The talking heads on cable news channels and even the networks just keep analyzing this dribble using words like strategic, street smart, straight forward, formidable and wait for it… genius.

That’s right, this guy who sounds and acts like Ron Popeil after a lobotomy has the corporate media treating him like some kind of political prophet.

And then it hits me, “Chauncey Gardiner.”
Trump is Chance in a real-life Being There remake.

Ring a bell?

So, for all you non-movie buffs and persons unfamiliar with 1970’s, I’ll offer this quick explanation. Warning, spoiler alert.

Jerzy Kosinski wrote a novella, which he later adapted into a screenplay that became the 1979 film Being There starring Peter Sellers.

Sellers plays a simpleton named Chance so lacking in cognitive skills as to be incapable of maneuvering through everyday life. Out of compassion, a very rich man allows Chance to live in his home and tend his garden. When the rich man dies, Chance is tossed from the estate with only the clothes on his back, which happen to be really expensive clothes thanks to his former benefactor.

The near-idiot Chance then steps in front of a chauffeur-driven car owned by an aging business mogul who also has the ear of the U.S. president. The mogul’s wife sees how Chance is dressed and assumes he is upper class and, of course, well educated. She takes him to her home to recover. When she asks his name, Chance coughs while saying, “Chance the gardener.” She hears “Chauncey Gardiner” and the name sticks because Chance is too simple to even correct her.

Long story short, Chance answers every question as would a person with an IQ in the 60s, and most times he answers in non sequiturs having to do with gardening.

The rich and powerful folks around him — which eventually includes the president — believe that his nonsensical answers are brilliant metaphors speaking to the economy, the investment world and global politics.

By the film’s end, the media is hanging on every word that Chance utters, and he is being touted for the White House.

It was a really funny film in 1979. The current remake is far less entertaining.

Donald Trump is a barely literate pitchman more at home on a reality TV show with a crazed Gary Busey as a sidekick than he is running for president.

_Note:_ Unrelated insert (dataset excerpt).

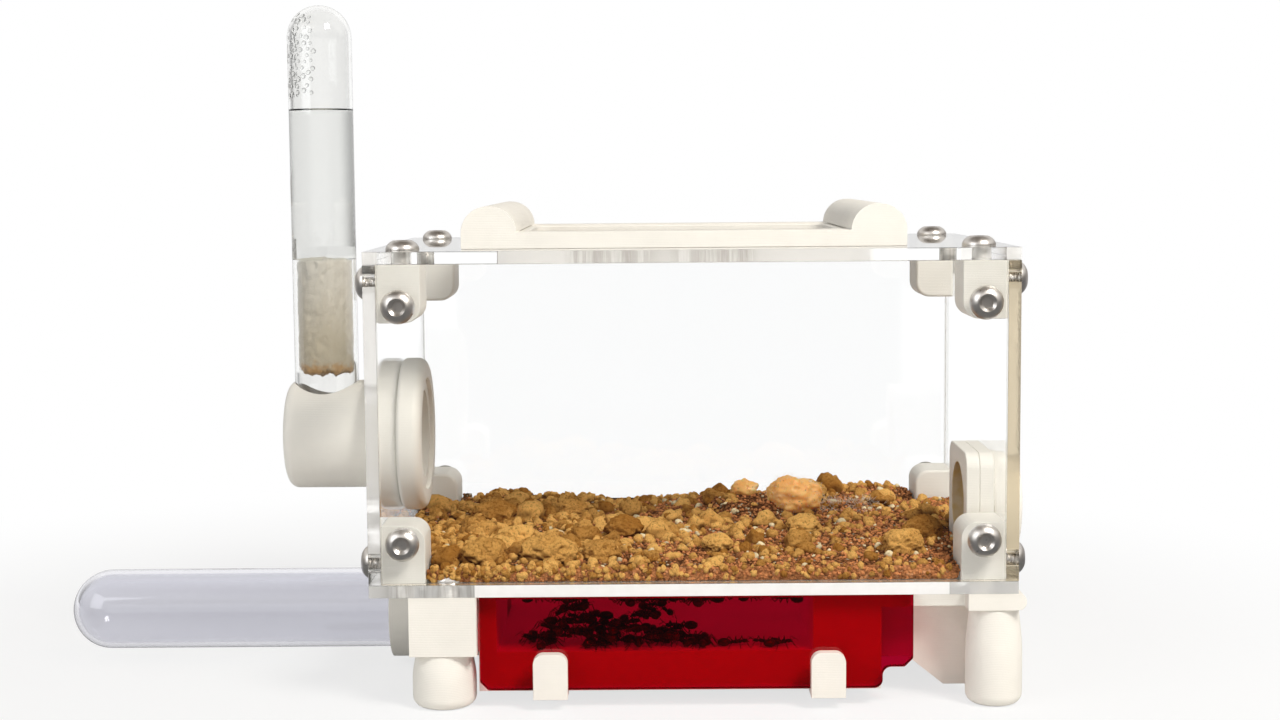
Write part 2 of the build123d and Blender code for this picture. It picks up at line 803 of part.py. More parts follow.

But, apparently for credibility’s sake, cable TV newsrooms needed to justify the inordinate amount of airtime they have been giving to Trump’s idiocracy to drive ratings, so they opted to pretend his antics are done purposely and with great skill.

They invented this imaginary “Trump world” wherein his lunatic actions, including his childish bullying and overt racism, are analyzed as if part of a sinister scheme to take the White House that only a genius business man could cook up — a scheme so full of “best words” that we mere mortals are incapable of comprehending its sagacity.

And now that Trump is actually winning, at least in part because of this irresponsible overexposure at the hands of corporate establishment media, the cable and network news owners are trying desperately to destroy the Trump monster they created using a faulty brain that was clearly labeled “Abby Normal,” years ago. Yes, it’s a third movie reference.

But it is likely too late to destroy their creation.

While Trump himself may be the proverbial joke that went too far, his followers and the reasons they are voting for him are not.
Our nation is at a breaking point and thereby a turning point. And both Trump and Bernie Sanders are harbingers of what’s to come, the good and the bad.

I’ll be examining the more serious coming consequences of this mess going forward.